À défaut, ce sera se résoudre à la gestion d’un déclin fracassant autant qu’irréversible. Et ce sera renoncer à devenir la nation des mobilités du XXIème siècle.
En 2022, le temps appartient toujours aux visionnaires, à toutes celles et ceux qui veulent rendre possible l’impossible. C’est une très bonne nouvelle. La réussite de la filière automobile peut devenir l’une des plus éclatantes des prochaines décennies, et elle tractera dans ce cas les progrès de nombreux autres secteurs économiques dans les domaines écologique et technologique.

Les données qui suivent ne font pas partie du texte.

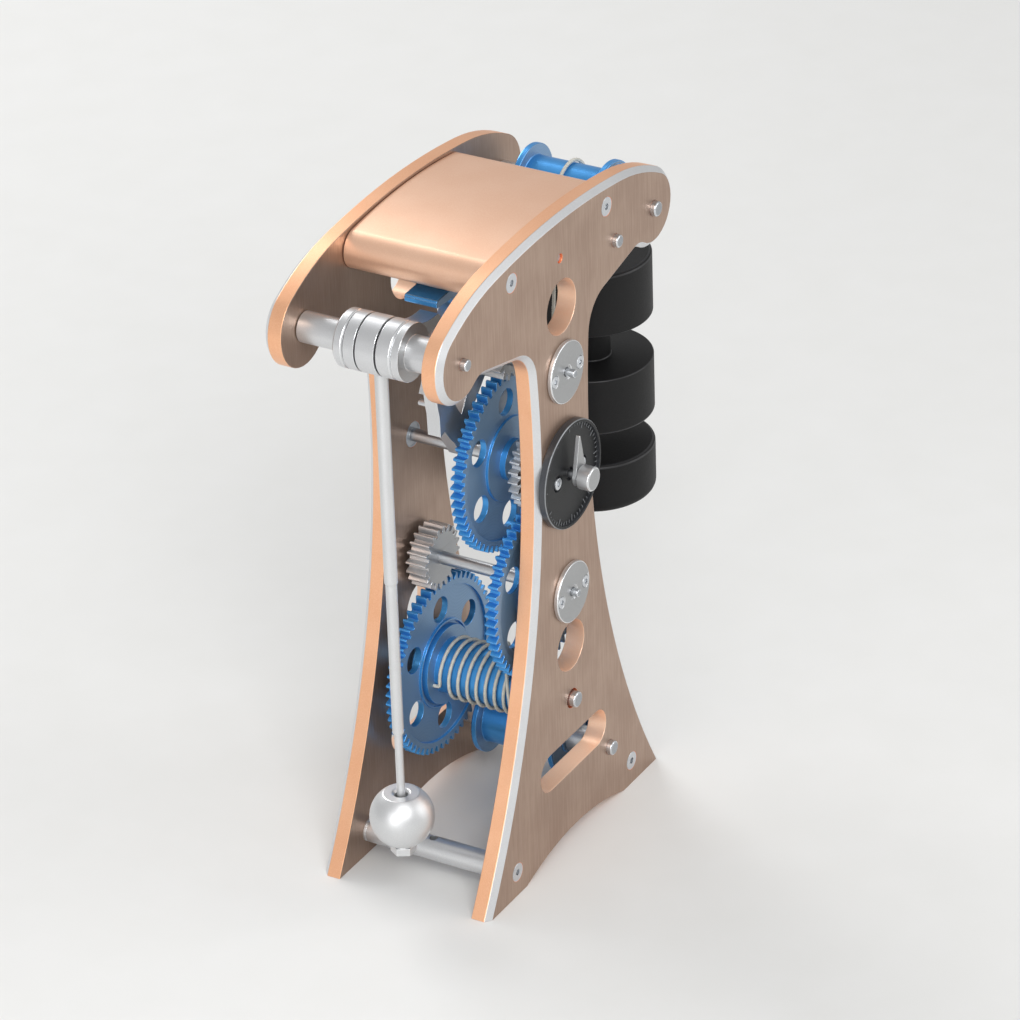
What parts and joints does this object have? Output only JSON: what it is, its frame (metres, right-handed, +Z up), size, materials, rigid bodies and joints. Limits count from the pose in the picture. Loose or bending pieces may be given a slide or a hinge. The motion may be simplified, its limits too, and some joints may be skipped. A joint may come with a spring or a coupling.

C’est donc une chance pour Paris de prendre date. Faisons rayonner notre filière et ses métiers car ils sont au premier rang des solutions pour faire avancer la France. Réenchantons un secteur dont la magie agira puissamment et pour longtemps dans l’imaginaire mondial.
Fier d’être partenaire à la fois du Mondial et d’Equip’Auto, MOBILIANS donne rendez-vous aux passionnés de toutes les générations. « La mobilité dans le bon sens » sera le fil conducteur de nos stands, car nous pensons que le succès dépend de choses simples : une direction claire, du réalisme et de la confiance.
Nous sommes très heureux d’être parmi tous les exposants qui ont fait le choix de jouer collectif.
Nous y serons avec optimisme et volonté, celle de représenter la modernité d’une filière au diapason de ce qui la fait vivre et progresser : ses clients !
Merci aux directeurs du Mondial et d’Equip’Auto, Serge Gachot, Aurélie Jouve, à leurs équipes, ainsi qu’à leurs présidents respectifs de la PFA et de la FIEV, Luc Chatel et Claude Cham.